» INFORMATION SHOWN
■ ■ ■
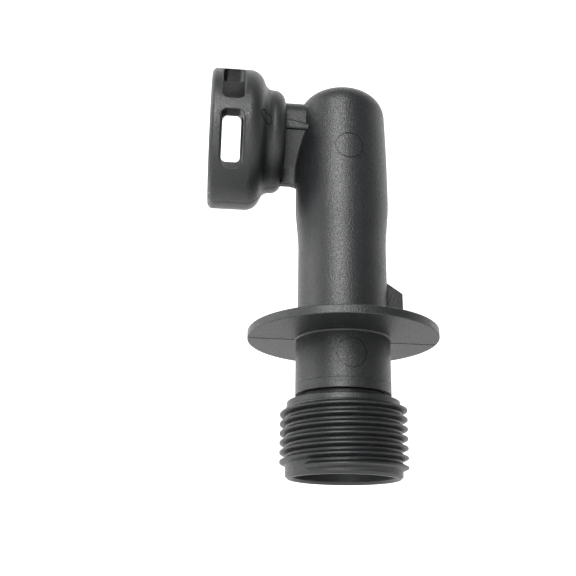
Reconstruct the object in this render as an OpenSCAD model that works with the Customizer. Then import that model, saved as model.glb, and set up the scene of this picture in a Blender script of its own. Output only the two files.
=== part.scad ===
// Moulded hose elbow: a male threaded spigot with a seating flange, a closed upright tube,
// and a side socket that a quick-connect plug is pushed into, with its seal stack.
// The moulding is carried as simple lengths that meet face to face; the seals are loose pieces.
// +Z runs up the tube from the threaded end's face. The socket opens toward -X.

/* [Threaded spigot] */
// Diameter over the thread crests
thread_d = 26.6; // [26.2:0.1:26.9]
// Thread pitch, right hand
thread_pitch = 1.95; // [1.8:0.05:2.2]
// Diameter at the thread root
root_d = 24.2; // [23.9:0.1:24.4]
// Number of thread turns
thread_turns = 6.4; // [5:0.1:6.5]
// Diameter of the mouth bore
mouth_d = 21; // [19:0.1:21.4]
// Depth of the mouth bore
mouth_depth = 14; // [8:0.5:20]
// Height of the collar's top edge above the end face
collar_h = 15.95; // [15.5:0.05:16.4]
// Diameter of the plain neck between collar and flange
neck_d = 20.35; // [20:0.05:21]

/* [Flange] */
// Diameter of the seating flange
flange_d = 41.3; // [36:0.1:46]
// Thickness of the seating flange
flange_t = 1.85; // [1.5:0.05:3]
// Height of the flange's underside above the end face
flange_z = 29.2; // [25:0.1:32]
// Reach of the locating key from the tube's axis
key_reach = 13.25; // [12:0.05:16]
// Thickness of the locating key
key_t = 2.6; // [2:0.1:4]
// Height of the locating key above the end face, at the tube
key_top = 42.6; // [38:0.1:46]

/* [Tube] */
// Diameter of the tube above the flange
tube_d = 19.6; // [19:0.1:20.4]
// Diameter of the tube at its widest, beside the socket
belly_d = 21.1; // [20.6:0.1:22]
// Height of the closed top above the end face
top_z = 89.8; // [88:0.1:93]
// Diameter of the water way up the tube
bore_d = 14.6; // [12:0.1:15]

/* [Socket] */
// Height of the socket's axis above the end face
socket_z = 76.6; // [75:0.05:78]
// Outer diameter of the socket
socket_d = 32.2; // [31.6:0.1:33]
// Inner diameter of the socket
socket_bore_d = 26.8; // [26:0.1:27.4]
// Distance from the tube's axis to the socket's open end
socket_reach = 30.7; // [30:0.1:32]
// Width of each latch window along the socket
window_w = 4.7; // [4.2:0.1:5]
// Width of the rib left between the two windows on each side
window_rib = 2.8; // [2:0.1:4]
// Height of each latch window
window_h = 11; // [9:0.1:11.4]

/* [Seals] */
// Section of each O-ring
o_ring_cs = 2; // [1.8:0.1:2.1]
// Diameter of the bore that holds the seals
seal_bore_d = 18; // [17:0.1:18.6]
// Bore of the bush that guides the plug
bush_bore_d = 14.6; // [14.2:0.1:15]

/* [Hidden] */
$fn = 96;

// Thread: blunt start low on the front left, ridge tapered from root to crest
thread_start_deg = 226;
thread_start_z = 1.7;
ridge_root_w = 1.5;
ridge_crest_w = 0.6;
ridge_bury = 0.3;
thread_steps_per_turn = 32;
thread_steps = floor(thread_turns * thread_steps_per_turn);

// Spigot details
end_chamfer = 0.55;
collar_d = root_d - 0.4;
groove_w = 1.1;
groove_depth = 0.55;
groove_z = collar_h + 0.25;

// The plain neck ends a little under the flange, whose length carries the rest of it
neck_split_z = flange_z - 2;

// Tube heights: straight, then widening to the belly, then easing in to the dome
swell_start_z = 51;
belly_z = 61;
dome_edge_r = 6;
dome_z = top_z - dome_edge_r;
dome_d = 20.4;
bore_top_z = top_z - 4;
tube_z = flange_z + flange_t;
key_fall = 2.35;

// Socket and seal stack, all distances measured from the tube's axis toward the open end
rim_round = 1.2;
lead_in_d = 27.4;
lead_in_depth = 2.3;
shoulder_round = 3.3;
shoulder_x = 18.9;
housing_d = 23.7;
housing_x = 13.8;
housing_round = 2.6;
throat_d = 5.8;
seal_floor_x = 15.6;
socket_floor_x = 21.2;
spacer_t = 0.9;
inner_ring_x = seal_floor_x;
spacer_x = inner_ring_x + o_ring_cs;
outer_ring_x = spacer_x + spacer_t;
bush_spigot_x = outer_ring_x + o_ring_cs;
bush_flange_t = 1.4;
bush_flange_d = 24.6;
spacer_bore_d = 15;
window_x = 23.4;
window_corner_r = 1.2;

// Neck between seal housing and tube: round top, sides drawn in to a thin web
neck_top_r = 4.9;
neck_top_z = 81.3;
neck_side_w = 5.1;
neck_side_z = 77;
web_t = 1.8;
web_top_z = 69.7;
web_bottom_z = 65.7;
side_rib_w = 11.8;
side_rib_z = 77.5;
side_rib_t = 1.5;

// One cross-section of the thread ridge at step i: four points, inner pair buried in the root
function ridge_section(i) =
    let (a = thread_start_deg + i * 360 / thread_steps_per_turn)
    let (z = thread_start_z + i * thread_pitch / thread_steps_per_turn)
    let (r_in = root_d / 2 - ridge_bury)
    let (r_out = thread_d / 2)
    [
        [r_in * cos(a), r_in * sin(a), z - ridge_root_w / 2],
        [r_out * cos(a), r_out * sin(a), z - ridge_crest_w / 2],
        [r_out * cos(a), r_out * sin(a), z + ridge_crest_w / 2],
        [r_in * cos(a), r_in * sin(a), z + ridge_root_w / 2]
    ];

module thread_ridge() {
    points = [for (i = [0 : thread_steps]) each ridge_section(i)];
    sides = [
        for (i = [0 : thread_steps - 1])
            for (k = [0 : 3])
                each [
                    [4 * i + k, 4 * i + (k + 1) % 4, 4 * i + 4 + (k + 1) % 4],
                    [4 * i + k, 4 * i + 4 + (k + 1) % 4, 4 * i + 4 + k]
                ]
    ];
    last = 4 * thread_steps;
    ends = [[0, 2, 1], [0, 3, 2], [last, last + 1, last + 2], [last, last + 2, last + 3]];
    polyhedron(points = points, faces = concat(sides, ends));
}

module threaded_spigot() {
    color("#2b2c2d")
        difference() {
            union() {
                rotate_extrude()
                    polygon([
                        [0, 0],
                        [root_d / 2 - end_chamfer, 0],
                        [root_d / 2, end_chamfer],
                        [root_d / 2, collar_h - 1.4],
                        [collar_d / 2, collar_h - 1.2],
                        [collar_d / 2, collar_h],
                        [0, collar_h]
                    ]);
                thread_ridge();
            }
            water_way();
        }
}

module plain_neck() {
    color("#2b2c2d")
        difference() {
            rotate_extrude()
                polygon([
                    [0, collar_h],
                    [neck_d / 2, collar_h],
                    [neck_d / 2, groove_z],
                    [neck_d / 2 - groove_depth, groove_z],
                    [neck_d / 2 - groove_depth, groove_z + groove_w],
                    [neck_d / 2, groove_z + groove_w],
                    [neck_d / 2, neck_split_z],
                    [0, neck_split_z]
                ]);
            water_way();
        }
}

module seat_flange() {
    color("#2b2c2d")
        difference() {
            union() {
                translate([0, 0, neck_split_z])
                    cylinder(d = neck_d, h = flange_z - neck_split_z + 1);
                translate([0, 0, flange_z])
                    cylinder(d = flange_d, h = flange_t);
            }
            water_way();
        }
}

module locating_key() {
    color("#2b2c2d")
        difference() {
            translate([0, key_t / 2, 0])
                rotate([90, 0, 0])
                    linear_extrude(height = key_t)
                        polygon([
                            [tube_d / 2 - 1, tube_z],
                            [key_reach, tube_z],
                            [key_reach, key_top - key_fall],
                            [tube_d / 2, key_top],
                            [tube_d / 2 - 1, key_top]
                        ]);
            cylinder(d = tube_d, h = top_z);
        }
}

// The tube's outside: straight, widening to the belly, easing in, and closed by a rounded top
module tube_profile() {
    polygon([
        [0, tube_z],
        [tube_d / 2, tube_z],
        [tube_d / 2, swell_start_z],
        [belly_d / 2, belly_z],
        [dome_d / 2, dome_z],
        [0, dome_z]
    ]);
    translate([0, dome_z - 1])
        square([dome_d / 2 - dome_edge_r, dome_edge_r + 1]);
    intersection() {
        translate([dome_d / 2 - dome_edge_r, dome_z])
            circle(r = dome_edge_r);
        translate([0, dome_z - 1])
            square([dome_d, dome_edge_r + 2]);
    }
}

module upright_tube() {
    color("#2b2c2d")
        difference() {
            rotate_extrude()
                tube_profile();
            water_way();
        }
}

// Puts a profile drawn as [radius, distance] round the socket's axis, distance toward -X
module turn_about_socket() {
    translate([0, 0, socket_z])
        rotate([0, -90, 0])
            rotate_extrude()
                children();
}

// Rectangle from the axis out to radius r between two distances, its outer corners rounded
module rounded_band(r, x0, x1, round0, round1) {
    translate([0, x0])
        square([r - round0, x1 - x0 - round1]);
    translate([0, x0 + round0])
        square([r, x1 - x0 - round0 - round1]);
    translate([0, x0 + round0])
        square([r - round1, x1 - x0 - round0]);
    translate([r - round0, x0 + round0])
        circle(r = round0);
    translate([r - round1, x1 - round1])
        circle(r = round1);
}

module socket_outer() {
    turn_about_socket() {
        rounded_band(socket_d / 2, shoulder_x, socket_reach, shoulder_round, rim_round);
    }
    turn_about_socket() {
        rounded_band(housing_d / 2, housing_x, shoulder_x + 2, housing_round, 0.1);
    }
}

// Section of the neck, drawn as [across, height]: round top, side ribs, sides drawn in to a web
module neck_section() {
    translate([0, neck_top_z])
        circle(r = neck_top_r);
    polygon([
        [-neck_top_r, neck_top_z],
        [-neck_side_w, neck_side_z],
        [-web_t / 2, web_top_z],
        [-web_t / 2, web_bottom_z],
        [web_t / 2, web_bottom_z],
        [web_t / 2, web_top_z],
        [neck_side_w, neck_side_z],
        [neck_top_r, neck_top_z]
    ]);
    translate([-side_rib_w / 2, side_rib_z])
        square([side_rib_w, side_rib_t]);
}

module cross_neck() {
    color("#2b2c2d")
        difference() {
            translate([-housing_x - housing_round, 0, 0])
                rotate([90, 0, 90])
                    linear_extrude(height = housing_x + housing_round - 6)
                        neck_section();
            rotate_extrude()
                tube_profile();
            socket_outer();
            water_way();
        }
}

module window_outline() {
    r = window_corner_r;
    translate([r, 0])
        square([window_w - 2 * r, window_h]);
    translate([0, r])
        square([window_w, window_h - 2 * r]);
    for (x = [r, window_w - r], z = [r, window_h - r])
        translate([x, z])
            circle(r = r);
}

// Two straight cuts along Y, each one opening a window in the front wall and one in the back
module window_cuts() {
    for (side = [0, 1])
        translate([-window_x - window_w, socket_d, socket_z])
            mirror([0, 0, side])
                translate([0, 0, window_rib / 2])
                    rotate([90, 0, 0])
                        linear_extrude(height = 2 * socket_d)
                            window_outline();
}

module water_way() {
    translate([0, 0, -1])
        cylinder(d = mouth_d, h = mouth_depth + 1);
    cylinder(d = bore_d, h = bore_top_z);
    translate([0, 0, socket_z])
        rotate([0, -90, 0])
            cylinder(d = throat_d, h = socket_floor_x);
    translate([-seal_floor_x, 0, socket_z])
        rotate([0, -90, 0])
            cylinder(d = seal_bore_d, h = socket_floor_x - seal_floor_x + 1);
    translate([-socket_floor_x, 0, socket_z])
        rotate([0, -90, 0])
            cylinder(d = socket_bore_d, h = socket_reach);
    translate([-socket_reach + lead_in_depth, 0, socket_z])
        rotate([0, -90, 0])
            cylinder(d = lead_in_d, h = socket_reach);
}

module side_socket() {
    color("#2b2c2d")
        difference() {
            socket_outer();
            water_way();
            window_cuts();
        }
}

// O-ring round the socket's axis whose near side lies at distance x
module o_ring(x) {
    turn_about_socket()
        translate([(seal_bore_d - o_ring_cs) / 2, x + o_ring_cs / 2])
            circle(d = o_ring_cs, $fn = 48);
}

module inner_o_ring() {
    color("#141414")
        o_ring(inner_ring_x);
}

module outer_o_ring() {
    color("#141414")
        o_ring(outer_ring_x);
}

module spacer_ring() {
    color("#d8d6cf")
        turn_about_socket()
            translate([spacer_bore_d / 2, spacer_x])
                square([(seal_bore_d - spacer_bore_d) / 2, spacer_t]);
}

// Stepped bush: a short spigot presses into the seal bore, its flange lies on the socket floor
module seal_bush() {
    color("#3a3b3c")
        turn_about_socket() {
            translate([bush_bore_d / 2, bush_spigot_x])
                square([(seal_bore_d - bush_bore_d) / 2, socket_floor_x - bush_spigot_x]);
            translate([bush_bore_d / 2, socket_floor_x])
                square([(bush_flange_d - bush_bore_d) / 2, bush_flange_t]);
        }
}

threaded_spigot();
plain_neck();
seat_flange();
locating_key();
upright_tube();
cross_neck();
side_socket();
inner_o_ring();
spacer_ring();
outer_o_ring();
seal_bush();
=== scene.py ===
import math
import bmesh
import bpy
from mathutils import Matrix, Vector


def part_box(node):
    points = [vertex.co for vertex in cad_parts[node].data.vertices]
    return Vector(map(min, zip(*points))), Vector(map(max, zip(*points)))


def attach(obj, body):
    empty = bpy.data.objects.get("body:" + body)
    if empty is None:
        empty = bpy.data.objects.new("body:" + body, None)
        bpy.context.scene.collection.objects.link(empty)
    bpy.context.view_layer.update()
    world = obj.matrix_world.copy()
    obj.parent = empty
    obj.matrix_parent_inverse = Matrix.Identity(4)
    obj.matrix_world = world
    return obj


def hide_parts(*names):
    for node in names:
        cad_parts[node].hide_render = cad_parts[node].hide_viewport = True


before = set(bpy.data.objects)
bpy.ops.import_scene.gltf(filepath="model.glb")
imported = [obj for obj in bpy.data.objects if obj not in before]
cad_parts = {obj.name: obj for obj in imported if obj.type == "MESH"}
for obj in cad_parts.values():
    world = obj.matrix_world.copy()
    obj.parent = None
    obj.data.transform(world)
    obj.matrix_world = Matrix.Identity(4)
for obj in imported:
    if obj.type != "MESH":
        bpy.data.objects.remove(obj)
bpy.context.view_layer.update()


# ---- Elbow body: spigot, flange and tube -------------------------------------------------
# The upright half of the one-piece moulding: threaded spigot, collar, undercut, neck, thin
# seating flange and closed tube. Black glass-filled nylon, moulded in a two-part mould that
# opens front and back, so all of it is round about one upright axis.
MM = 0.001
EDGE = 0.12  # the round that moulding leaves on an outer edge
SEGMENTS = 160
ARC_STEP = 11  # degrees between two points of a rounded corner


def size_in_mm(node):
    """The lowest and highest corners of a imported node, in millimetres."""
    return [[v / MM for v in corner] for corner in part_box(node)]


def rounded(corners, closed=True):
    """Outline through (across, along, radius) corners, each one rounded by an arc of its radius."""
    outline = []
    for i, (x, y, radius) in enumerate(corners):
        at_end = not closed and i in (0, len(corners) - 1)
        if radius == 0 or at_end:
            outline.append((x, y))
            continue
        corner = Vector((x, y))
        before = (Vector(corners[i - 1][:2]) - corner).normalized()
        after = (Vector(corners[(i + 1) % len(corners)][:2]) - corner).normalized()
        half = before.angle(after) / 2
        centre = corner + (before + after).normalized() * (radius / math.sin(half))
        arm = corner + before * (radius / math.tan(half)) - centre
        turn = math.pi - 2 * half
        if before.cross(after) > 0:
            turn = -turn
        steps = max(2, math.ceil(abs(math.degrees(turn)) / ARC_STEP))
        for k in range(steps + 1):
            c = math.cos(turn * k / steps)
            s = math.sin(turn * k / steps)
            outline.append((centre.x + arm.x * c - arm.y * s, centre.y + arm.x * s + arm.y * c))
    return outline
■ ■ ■
» AIM
Using the listing above, return all lines where the word "Vector" occurs.

» WRITTEN REPLY
from mathutils import Matrix, Vector
    return Vector(map(min, zip(*points))), Vector(map(max, zip(*points)))
        corner = Vector((x, y))
        before = (Vector(corners[i - 1][:2]) - corner).normalized()
        after = (Vector(corners[(i + 1) % len(corners)][:2]) - corner).normalized()